◆ **Record excerpts**:
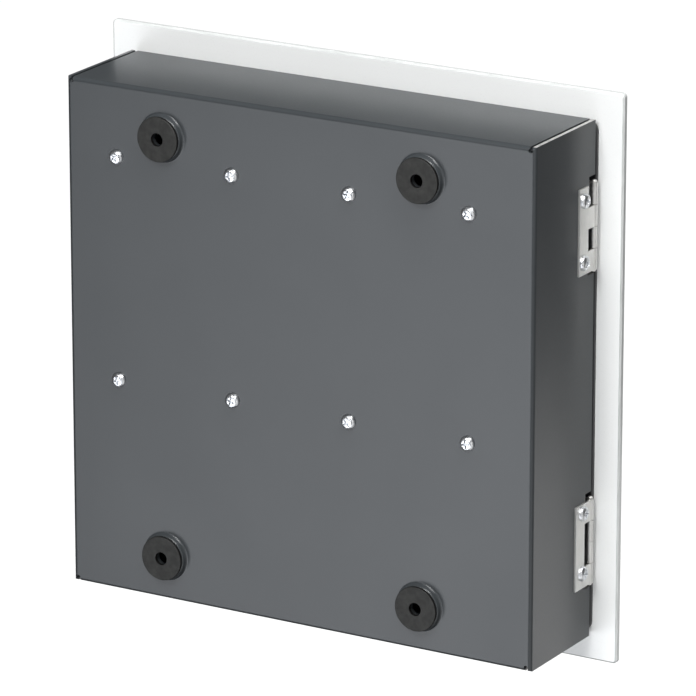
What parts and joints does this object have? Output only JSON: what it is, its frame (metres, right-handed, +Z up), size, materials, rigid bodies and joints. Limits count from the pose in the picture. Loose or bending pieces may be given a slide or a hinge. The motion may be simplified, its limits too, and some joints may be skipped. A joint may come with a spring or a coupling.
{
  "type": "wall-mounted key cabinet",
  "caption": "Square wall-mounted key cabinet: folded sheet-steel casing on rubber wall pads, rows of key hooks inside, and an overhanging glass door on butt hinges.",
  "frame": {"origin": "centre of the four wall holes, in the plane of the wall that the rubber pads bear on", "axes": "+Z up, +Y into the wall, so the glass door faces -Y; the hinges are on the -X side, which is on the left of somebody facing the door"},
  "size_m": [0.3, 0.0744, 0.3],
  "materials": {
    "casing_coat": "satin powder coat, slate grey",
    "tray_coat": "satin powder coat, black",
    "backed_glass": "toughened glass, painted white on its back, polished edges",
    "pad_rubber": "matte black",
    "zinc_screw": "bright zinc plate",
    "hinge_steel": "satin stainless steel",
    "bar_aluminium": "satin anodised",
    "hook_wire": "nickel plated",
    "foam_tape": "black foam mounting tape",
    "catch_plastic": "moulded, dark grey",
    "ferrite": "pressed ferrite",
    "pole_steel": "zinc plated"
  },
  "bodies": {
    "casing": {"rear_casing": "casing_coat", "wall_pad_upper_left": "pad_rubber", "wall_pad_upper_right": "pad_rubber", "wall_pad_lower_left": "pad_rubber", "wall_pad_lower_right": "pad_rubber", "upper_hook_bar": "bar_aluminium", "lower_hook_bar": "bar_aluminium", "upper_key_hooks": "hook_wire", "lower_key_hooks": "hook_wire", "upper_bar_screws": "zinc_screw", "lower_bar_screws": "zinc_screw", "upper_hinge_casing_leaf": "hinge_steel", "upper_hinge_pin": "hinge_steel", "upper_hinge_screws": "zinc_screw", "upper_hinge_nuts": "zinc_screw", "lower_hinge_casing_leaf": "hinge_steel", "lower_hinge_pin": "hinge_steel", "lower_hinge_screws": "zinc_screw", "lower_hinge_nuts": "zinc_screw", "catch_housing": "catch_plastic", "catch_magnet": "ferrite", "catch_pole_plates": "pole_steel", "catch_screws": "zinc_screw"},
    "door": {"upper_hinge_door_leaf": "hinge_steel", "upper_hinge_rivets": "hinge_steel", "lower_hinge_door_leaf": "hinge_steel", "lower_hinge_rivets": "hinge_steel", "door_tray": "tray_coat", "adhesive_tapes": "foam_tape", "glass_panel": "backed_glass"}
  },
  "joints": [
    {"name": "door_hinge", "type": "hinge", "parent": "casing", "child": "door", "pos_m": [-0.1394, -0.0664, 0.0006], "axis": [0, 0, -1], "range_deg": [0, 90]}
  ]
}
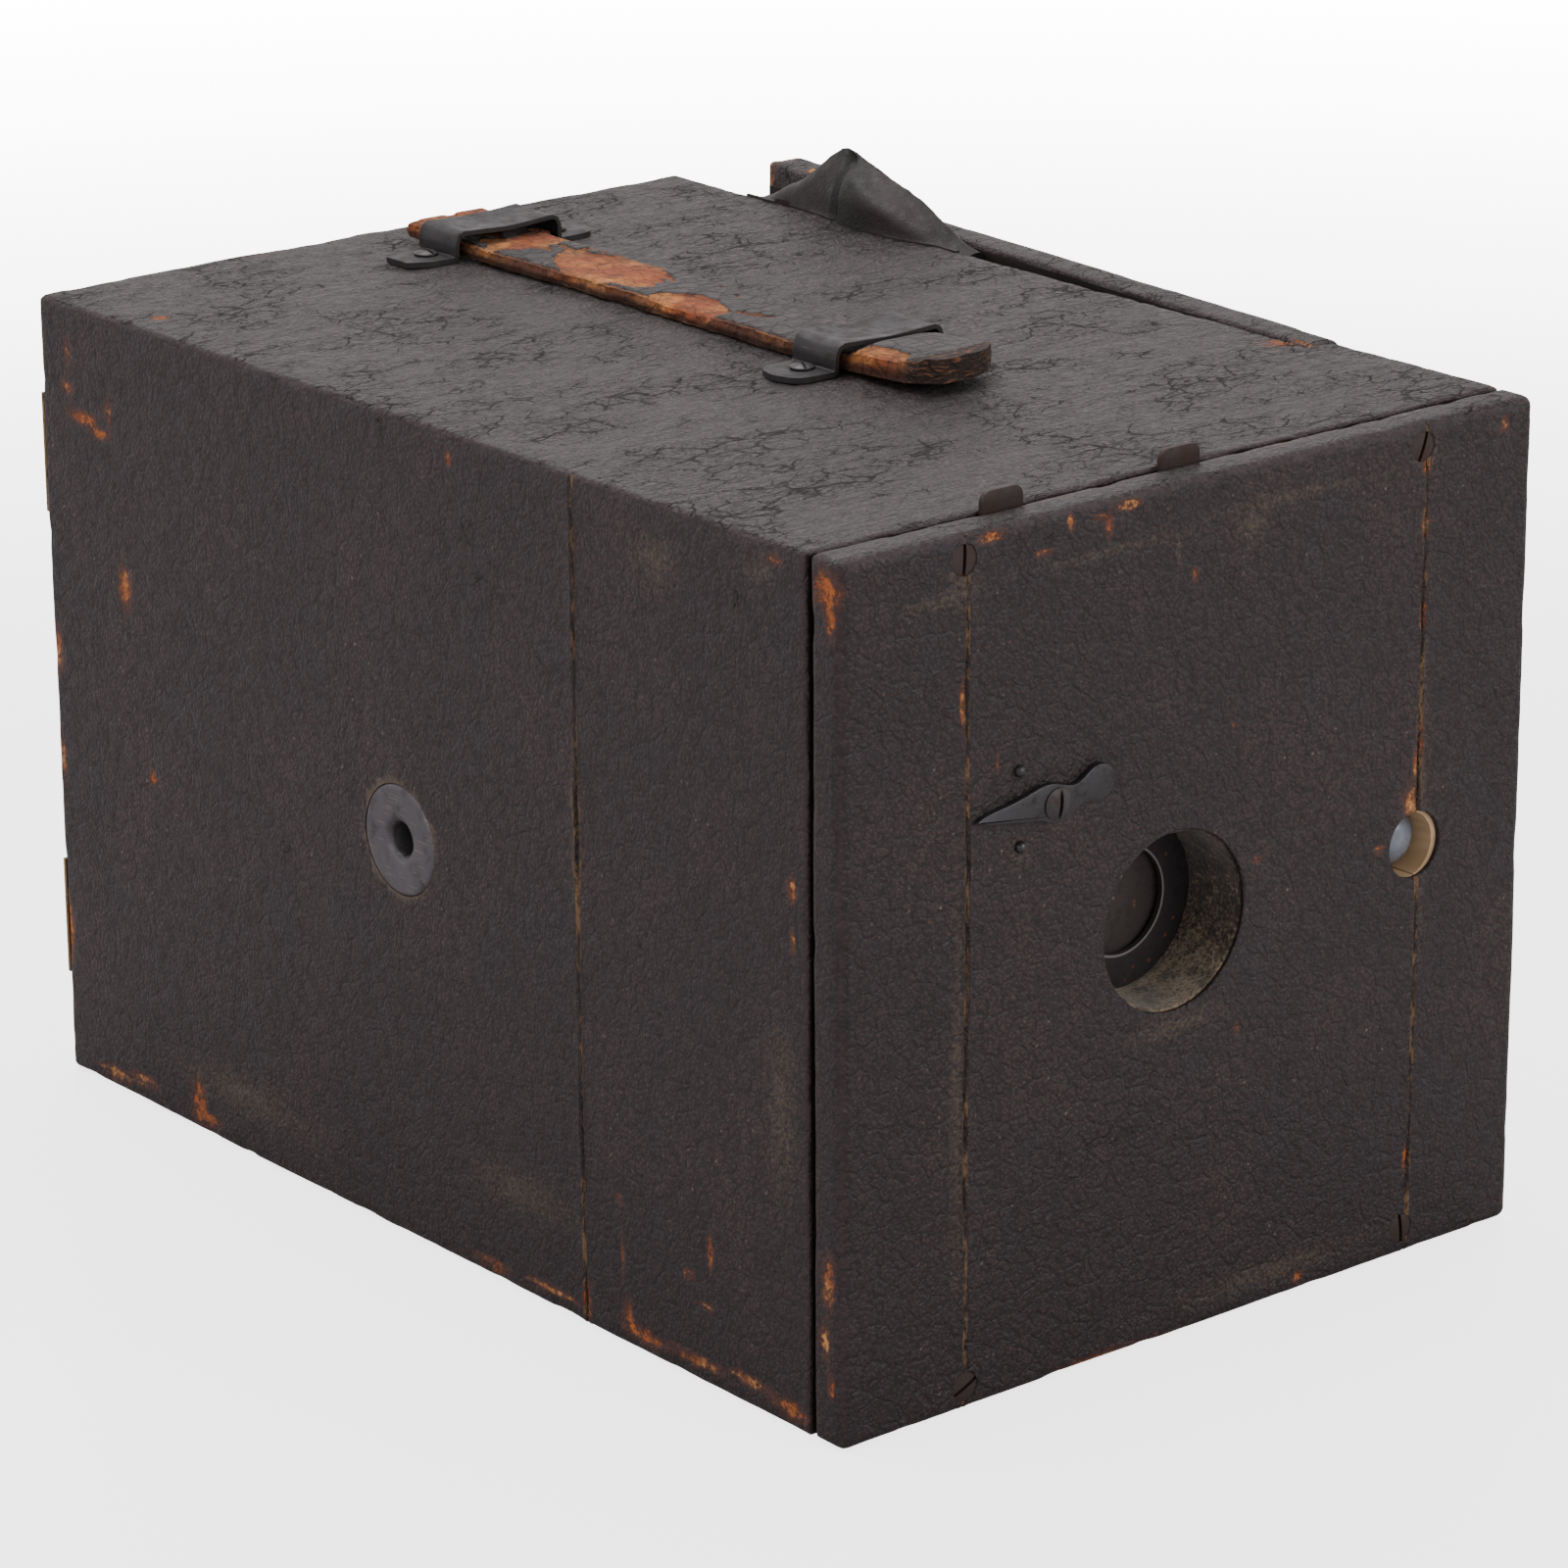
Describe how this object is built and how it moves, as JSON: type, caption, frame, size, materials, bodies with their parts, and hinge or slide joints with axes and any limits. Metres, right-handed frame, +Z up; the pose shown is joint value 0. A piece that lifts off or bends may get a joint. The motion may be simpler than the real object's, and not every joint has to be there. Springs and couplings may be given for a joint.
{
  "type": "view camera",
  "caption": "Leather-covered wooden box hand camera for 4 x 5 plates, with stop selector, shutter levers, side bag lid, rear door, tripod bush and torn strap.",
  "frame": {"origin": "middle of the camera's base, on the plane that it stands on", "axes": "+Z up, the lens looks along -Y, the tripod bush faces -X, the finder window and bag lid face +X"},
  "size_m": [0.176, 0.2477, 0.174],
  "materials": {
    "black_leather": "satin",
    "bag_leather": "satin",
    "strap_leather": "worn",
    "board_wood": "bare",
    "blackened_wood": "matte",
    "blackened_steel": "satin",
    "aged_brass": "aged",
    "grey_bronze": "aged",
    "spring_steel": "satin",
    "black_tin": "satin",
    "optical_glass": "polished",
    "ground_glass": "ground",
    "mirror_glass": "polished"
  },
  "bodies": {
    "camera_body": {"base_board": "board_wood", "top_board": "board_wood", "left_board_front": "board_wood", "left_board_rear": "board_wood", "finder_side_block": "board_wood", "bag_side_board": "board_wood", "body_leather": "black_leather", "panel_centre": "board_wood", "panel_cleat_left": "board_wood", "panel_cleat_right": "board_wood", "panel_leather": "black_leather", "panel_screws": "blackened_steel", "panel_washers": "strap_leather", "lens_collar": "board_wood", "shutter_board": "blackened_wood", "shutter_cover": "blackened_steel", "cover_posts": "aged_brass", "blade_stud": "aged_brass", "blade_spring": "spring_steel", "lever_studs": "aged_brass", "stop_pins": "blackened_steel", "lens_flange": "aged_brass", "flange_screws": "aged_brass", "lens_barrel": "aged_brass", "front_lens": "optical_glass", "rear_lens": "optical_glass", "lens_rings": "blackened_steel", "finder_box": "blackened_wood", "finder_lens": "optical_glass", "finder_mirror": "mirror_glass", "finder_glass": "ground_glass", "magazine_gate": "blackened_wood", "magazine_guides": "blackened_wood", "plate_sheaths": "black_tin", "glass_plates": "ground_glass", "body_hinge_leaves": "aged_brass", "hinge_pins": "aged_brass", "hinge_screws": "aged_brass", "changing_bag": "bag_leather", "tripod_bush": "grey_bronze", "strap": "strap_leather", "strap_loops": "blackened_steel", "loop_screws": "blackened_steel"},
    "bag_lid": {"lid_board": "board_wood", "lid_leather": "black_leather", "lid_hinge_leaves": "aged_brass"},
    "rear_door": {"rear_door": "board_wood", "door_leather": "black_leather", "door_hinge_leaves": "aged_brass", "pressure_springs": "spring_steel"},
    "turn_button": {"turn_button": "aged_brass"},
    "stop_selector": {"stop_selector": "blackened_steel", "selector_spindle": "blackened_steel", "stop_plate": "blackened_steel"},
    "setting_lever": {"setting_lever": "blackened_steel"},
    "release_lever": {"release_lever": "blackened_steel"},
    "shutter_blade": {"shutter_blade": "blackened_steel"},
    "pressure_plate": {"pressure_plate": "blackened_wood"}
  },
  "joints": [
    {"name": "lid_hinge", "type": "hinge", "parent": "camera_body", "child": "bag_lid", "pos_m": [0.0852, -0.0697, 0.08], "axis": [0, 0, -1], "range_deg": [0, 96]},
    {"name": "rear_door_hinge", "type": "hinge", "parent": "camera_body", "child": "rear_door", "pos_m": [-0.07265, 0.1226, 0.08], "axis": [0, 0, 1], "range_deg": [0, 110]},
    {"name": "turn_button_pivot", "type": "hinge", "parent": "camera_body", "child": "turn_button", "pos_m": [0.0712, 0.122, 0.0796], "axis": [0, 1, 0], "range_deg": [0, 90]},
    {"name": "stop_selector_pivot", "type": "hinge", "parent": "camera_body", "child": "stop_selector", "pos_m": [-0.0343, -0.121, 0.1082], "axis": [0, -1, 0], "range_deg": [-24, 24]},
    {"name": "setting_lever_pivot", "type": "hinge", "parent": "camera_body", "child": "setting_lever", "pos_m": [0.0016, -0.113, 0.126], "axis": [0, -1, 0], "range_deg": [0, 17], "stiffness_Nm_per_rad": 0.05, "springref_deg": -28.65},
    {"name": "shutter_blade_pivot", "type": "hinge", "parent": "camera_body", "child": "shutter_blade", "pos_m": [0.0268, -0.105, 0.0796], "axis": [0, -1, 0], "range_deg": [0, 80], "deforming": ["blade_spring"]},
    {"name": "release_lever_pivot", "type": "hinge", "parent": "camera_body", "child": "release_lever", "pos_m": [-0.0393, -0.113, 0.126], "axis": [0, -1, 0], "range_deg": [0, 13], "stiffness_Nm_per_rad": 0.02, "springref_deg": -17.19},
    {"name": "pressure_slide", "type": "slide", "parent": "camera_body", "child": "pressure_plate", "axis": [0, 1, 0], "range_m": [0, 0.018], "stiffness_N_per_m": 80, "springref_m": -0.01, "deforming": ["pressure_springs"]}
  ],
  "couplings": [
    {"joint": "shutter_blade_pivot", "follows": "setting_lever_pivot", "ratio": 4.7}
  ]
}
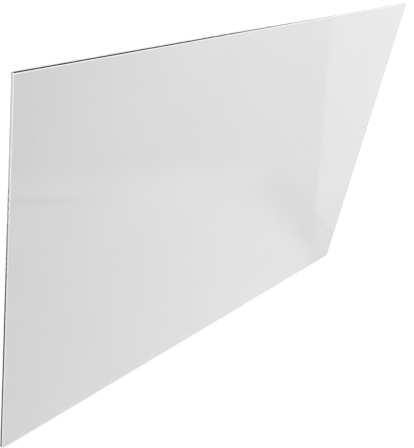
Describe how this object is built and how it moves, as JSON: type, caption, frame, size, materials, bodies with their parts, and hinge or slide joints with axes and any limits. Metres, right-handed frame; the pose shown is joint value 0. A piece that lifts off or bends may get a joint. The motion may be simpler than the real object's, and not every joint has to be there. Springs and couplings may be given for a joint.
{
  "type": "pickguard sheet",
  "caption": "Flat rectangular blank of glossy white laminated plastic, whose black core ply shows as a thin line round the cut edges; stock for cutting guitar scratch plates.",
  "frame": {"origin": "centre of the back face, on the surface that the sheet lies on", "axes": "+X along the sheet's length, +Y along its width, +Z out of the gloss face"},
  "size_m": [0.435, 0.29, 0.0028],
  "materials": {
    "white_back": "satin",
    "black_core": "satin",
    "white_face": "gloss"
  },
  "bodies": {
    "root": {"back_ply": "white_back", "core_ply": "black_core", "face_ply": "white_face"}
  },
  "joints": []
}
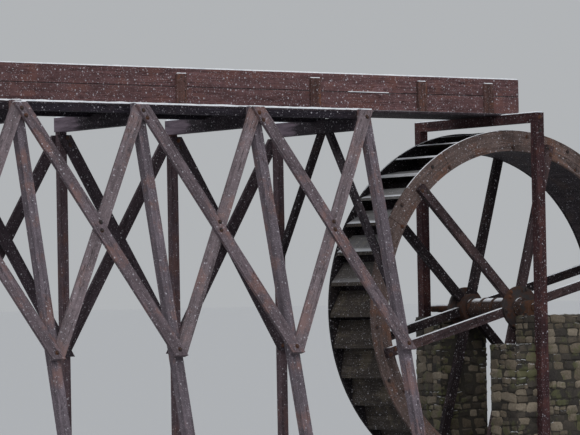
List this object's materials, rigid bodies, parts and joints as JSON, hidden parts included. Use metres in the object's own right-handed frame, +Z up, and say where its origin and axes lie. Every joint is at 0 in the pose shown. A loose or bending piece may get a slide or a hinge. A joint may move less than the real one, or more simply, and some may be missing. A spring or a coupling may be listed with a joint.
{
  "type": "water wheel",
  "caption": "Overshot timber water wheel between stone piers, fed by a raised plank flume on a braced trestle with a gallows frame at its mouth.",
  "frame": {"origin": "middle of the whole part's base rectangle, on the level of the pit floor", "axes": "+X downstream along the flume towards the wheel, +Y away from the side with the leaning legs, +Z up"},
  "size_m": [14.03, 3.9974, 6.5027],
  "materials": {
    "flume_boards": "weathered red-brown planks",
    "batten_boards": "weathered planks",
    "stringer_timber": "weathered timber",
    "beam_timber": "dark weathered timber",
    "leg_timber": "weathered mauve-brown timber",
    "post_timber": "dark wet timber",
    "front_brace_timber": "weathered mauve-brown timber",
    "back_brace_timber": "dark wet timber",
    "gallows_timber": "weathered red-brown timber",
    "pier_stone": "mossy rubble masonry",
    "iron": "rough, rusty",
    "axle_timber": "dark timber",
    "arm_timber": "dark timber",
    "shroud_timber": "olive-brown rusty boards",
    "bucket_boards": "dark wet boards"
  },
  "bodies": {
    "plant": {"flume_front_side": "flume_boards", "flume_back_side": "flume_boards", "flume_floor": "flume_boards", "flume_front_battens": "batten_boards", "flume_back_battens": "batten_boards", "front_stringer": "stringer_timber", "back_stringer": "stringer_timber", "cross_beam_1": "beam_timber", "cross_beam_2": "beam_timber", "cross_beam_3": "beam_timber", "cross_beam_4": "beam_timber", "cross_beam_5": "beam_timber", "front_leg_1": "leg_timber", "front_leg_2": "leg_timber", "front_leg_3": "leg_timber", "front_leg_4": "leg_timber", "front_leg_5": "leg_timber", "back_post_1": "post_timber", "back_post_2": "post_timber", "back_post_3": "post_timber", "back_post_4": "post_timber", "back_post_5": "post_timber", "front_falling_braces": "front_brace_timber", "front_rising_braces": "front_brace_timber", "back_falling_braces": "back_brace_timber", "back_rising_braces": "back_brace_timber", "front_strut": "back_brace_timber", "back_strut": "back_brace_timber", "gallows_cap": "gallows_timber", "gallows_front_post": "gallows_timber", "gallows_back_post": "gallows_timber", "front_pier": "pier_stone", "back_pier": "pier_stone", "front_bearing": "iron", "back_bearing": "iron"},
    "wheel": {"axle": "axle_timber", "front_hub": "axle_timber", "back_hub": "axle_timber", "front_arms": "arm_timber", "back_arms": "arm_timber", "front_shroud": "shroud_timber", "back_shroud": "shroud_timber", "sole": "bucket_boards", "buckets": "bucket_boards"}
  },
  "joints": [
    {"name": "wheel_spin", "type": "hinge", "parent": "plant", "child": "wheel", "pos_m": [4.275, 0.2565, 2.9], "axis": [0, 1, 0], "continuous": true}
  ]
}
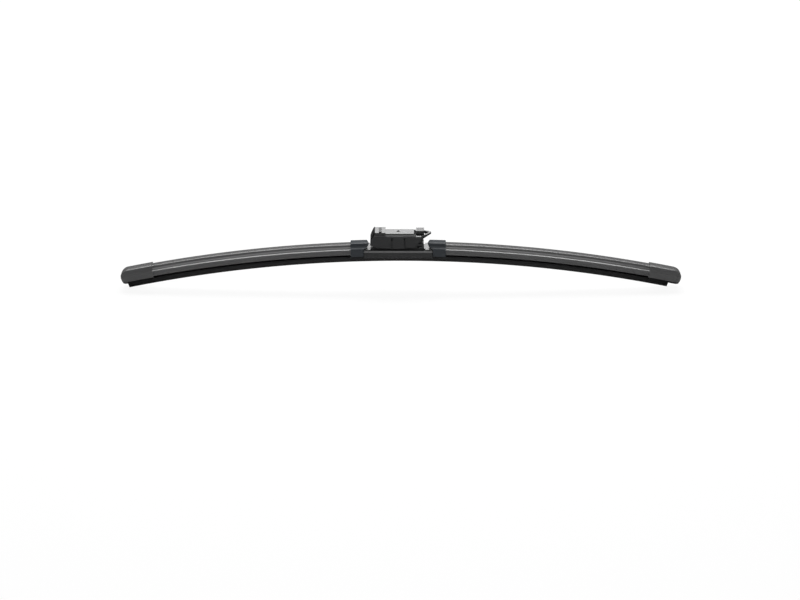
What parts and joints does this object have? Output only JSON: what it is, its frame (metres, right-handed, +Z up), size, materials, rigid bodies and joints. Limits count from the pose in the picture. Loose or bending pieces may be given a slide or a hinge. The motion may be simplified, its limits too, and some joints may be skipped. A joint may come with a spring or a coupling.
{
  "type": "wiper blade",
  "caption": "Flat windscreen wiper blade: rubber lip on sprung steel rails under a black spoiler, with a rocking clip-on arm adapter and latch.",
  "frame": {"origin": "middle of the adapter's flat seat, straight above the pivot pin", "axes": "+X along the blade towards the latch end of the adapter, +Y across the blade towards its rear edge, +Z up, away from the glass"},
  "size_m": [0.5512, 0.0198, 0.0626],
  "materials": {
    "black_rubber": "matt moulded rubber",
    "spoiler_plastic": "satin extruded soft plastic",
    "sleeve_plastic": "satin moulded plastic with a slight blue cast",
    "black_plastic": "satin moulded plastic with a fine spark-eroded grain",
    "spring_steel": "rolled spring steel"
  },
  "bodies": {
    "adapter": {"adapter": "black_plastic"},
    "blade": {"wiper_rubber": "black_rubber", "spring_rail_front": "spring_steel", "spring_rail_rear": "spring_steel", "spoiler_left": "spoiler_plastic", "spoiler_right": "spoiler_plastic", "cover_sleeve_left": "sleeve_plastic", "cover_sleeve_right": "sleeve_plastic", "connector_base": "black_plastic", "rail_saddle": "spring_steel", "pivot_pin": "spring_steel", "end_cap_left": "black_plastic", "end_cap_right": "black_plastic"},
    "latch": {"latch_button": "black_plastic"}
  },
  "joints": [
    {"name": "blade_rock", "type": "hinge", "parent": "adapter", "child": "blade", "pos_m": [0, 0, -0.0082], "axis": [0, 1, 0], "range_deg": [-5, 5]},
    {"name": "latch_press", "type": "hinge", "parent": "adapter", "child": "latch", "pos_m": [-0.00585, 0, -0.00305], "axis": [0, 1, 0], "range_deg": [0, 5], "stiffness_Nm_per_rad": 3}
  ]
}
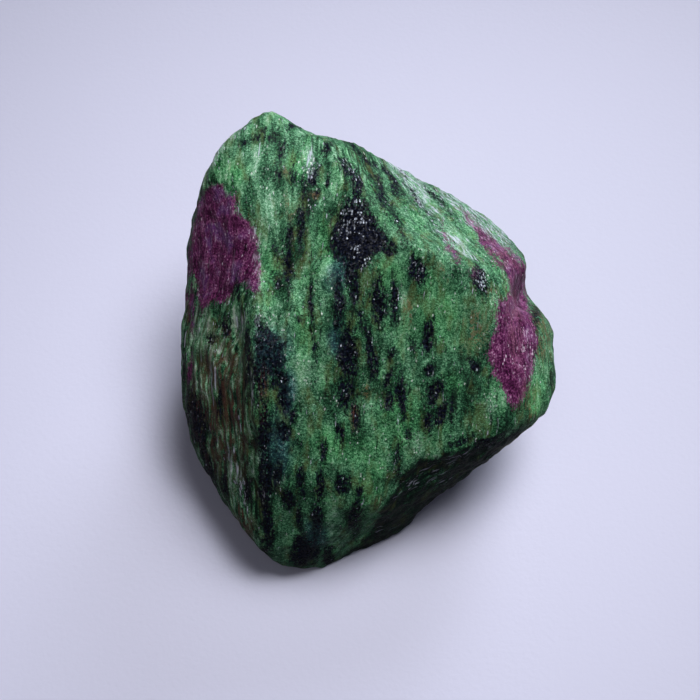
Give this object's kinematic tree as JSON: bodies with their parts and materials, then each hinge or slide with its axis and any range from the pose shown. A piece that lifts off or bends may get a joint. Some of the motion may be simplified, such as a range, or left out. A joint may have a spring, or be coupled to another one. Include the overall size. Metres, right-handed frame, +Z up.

◆ **Exercise**: List every line above that holds the word "shown".

◆ **Result for this task**:
Describe how this object is built and how it moves, as JSON: type, caption, frame, size, materials, bodies with their parts, and hinge or slide joints with axes and any limits. Metres, right-handed frame, +Z up; the pose shown is joint value 0. A piece that lifts off or bends may get a joint. The motion may be simpler than the real object's, and not every joint has to be there. Springs and couplings may be given for a joint.
Describe how this object is built and how it moves, as JSON: type, caption, frame, size, materials, bodies with their parts, and hinge or slide joints with axes and any limits. Metres, right-handed frame; the pose shown is joint value 0. A piece that lifts off or bends may get a joint. The motion may be simpler than the real object's, and not every joint has to be there. Springs and couplings may be given for a joint.
List this object's materials, rigid bodies, parts and joints as JSON, hidden parts included. Use metres in the object's own right-handed frame, +Z up, and say where its origin and axes lie. Every joint is at 0 in the pose shown. A loose or bending piece may get a slide or a hinge. A joint may move less than the real one, or more simply, and some may be missing. A spring or a coupling may be listed with a joint.
Give this object's kinematic tree as JSON: bodies with their parts and materials, then each hinge or slide with its axis and any range from the pose shown. A piece that lifts off or bends may get a joint. Some of the motion may be simplified, such as a range, or left out. A joint may have a spring, or be coupled to another one. Include the overall size. Metres, right-handed frame, +Z up.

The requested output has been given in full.